VAIOやDynabookのようなその他国産メーカーパソコン

 コメントに困ります。もし貴方が国粋主義者なら買うといいと思います。デザインはいいんだけど…。値段が…。平気で15万越えられるとねえ…。

 国粋主義者(笑)

 VAIOやDynabookは既にターゲットを企業ユーザー向けにシフトしています。VAIOはソニーにも販売ルートを持っているので一部コンシューマ向けを残していますが、それでも70パーセントが企業向け。Dynabookでは100パーセント企業ユーザー向けです。これからパソコンを買おうとしている学生さんがVAIOやDynabookを選ぶ理由は特に無いと思います。VAIOのコンシューマ向けも、個人事業主とか業務ユーザーの2台目需要とかの実質業務用ではないでしょうか。

 業務用とかプロ用と聞くと特別感がありますが、コンシューマ向けと企業向けでは求める方向性が違います。コンシューマ向けではユーザーの用途が明確でないことが多いので、メーカー側もハードウェア性能を前面に出した販促をおこないます。よくCPUは速ければ速いほど良い、メモリとストレージは大きければ大きいほど良いなどと言う人が居ますが、これは企業向けでは当てはまりません。不要な性能は価格や稼働時間に影響するので、用途を満足するだけの性能が有れば余計なものは極力無いほうが良いからです。

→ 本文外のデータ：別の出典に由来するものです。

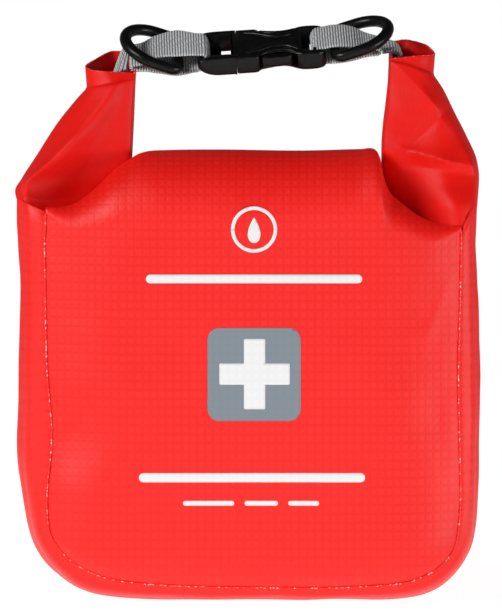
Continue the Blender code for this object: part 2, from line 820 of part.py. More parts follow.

 また、業務用PCは後述する税制上の理由のため、3年毎に更新が発生しますから、コンシューマ向けのように「高スペックPCを買っておけば、将来に渡って長く使える」とか考える必要がありません。その時必要な物を必要に応じて買えば良いのです。

 業務用PCは高価なものが多いですが、高価だから良いとは限りません。軽自動車と大型トラックに例えれば分かり易いでしょうか。大型トラックは軽自動車より馬力があって荷物もたくさん積めます。価格だって一千万円以上は普通にします。しかし一般の人が日常の足に大型トラックを使うと持て余してしまうでしょう。世の中には趣味で大型トラックを転がしている人も居なくはないでしょうが、軽自動車にも大型トラックにもそれぞれの用途があり、高価で高性能だから全ての用途を満たす訳ではありません。用途が明確でない一般消費者が業務用PCを買っても高いだけで満足出来ないと思います。

 業務用PCは使用目的によってどこにカネを掛けるか変わってきますが、絶対的な性能よりも「安定動作、壊れにくい、サポートの充実」に振っているものが多いです。コンシューマ向けに比べてスペックの割に高価になるのはその為です。業務用PCが壊れたり、動作が不安定になって業務に支障を来せば重大な機会損失となります。稼げるはずの収益が得られなくなるのです。そんなことが度々起こればPCメーカーも信用を失い、顧客は離れてしまいます。そうならないように企業向けPCメーカーはサポートを手厚くしています。VAIOだとメーカー保証1年に加え落下や水濡れにも対応する3年間の無償サポートが付いて来ます。万一故障した場合は引き取りから修理、納品まで一週間で対応するそうです。

 試しに「VAIO 故障」などのキーワードで検索してみると、出て来るのはソニー時代のものばかりで、今の体制になってからのものはほとんど見つかりません。そのぐらい、今のVAIOはサポートに気を遣っているのです。当然、その費用は価格に上乗せされます。

 また、業務用PCの価格設定は、実は税制と深い関わりがあります。通常、10万円以上のパソコンを購入すると固定資産となり、その費用は3年に分けて償却しなければなりません。しかし、一定の条件を満たす企業では1回30万円未満、1年に300万円までの固定資産をその事業年度に償却できる「少額減価償却資産の取得価額の損金算入の特例」が利用出来ます。

 少額償却を利用せず、消耗品費でパソコンを購入しようとすると、10万円未満のものを選ばなければなりませんので、そのスペックはかなり抑えたものになります。最低限の事務用ソフトが動けば、その他には目をつぶると言ったことも珍しくありません。

 一方、少額償却を利用する場合、30万円未満であれば損金に計上出来るので30万円を上限に盛れるだけ盛ったほうがスペック的にも税制上も有利になります。メーカーもその辺りを分かっていて、どのメーカーも大体30万円を閾値とした価格設定になっています。

 15万円と言う金額はコンシューマ向けでは妥当ですが、企業向けとして考えるとスペックも税制上も中途半端なものになってしまうのです。

 そんな訳で、一般消費者が敢えて業務用PCを選ぶ必要はありません。用途と予算に合ったものを選べば良いし、業務用PCが高価なのは相応の理由があると言うお話でした。